3. An Internet of Things (IoT) session was led by John Thompson, IBM’s VP of IoT strategy, who provided insights into both the company’s broad view of market opportunities and a few notable customer success stories. Those included Pratt & Whitney, where IBM solutions are being used to predict aircraft engine wear and the likelihood of breakage, and Vestas, where IBM analytics are being leveraged to maximize the efficiency of wind turbine placement. Thompson said that while many IoT promoters are positioning it as an essentially new thing, it is anything but. In fact, IBM estimates that about 70% of the tech used in IoT deployments is reused. The challenge is in properly mastering and leveraging the other 30%, a goal IBM seems well positioned to achieve.
The enterprise of computing
During his closing remarks on the final day of Analyst Insights, Mills noted that it requires considerable skill to allocate assets so that neither IBM’s franchise customers nor its new efforts are shortchanged, but that point is especially important in what he described as, “an extremely asset-intensive company.” What did Mills mean by this?
IBM is far more profitable than virtually all of its major competitors with 2013 earnings per share ($15.43) that were about 5X those of Hewlett Packard ($3.03), about 6X those of Oracle ($2.42) and Microsoft ($2.65), and nearly 10X those of Cisco ($1.55). Plus, that doesn’t take into account Amazon (whose AWS and other cloud offerings compete against IBM Cloud) which, despite more than doubling its annual revenues since 2010, is reportedly on track to lose over half a billion dollars this year.
Additionally, IBM has achieved its remarkable profitability despite investing far more in R&D (averaging about $6.25B annually) than other vendors, a point that’s critically important to the success of any vendor’s future efforts. But to get there and stay there, the company has also been ruthless in pursuing highly profitable markets and divesting itself of lower margin businesses, including the System x (Intel-based) server business it sold to Lenovo and the deal it struck with GLOBALFOUNDRIES to take over IBM Microelectronics.
However, the goal isn’t to simply discard businesses the company deems to be underperforming. These and previous divestitures have been successfully structured to provide IBM the components and products it needs while also stepping away from manufacturing headaches and investments.
Why is any of this important? In essence, it speaks to IBM’s abilities to effectively, transparently do business and compete while providing full value to its shareholders. That is a crucial proposition for the company’s shareholders (particularly institutional investors that love higher than average dividends) and a key differentiator between IBM and many or most of its competitors.

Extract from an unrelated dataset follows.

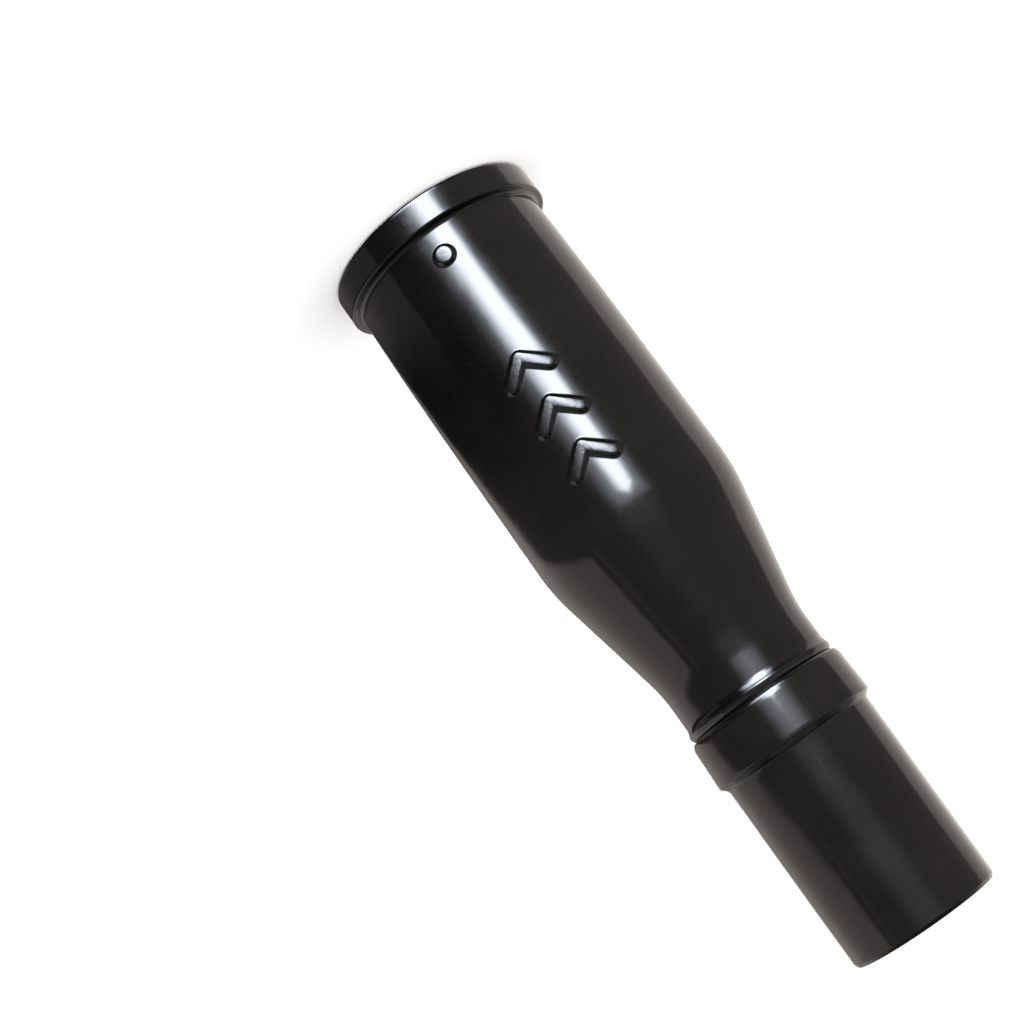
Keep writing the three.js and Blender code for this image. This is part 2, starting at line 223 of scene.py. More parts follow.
def finished(piece, material, node):
    piece.data.materials.clear()
    piece.data.materials.append(material)
    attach(piece, "root")
    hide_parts(node)
    print("made", piece.name, len(piece.data.polygons), "faces")


def addNode(tree, kind, inputs=None, **settings):
    node = tree.nodes.new(kind)
    for key, value in settings.items():
        setattr(node, key, value)
    for key, value in (inputs or {}).items():
        if isinstance(value, bpy.types.NodeSocket):
            tree.links.new(value, node.inputs[key])
        else:
            node.inputs[key].default_value = value
    return node


def remapped(tree, value, low, high, toLow=0.0, toHigh=1.0, smooth=False):
    kind = "SMOOTHSTEP" if smooth else "LINEAR"
    return addNode(tree, "ShaderNodeMapRange", {
        "Value": value, "From Min": low, "From Max": high, "To Min": toLow, "To Max": toHigh,
    }, interpolation_type=kind).outputs["Result"]


def computed(tree, operation, *values):
    return addNode(
        tree, "ShaderNodeMath", dict(enumerate(values)), operation=operation,
    ).outputs[0]


def blended(tree, factor, first, second):
    node = addNode(tree, "ShaderNodeMix", {0: factor, 6: first, 7: second}, data_type="RGBA")
    return node.outputs[2]


# A place in millimetres on the piece, stretched where the pattern runs one way
def placeOn(tree, stretch=(1, 1, 1)):
    coords = addNode(tree, "ShaderNodeTexCoord").outputs["Object"]
    scale = tuple(share / millimetre for share in stretch)
    return addNode(tree, "ShaderNodeMapping", {"Vector": coords, "Scale": scale}).outputs[0]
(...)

So what did I take away from IBM SWG’s Analyst Insights? A few things:
- IBM’s longstanding, software-centric strategy continues to hold together well. More importantly, while it has been far out in front of the competition in this regard, the company remains willing and able to tweak its efforts and direction to account for changes in the marketplace.
- The company’s analytics and big data solutions are the most mature of its efforts in emerging markets and also complement numerous other areas. Plus, the ongoing success and performance of IBM’s analytics and big data solutions suggests an increasingly bright future in both established markets and emerging fields like IoT.
- IBM’s Watson is certainly unique – no other vendor has anything remotely like it, and those who portray Watson as a sort of “Siri on steroids” are either deeply ignorant or whistling past the graveyard. That said, while the enthusiasm around Watson looks promising, I and other analysts are still waiting to see how the technology will impact IBM’s bottom line.
- The refocusing of attention and energy on product design leadership is a terrific development and should help IBM clearly differentiate itself in enterprise software and other fields.
- Related to that, IBM’s developer-focused mobility initiatives could pay real dividends, especially if the company can rekindle the “culture of design” goals of the energized IBM Design group.
- IBM’s cloud computing assets, experience and strategy differ markedly from competitors, particularly massive public cloud vendors like Amazon, Microsoft and Google. That’s a good thing in terms of building a manageably profitable business, but public cloud players have a remarkable degree of momentum. What IBM’s eventual position will be in a mature cloud market is still a work in progress.
- Finally, the solidity of IBM’s overall financial position and the transparency of its business practices may be its greatest overall strengths. That’s especially the case when you compare it with competitors, especially those that depend on the patience of increasingly stressed and disappointed shareholders. This is not to say that IBM doesn’t face challenges, including ongoing, deepening global economic uncertainties, rising hardware commoditization and rapidly changing IT usage models, but those issues are problematic for virtually all enterprise IT vendors. Challenges remain, but IBM’s focus on maintaining a solid foundation and sustainable innovation should lead it to success.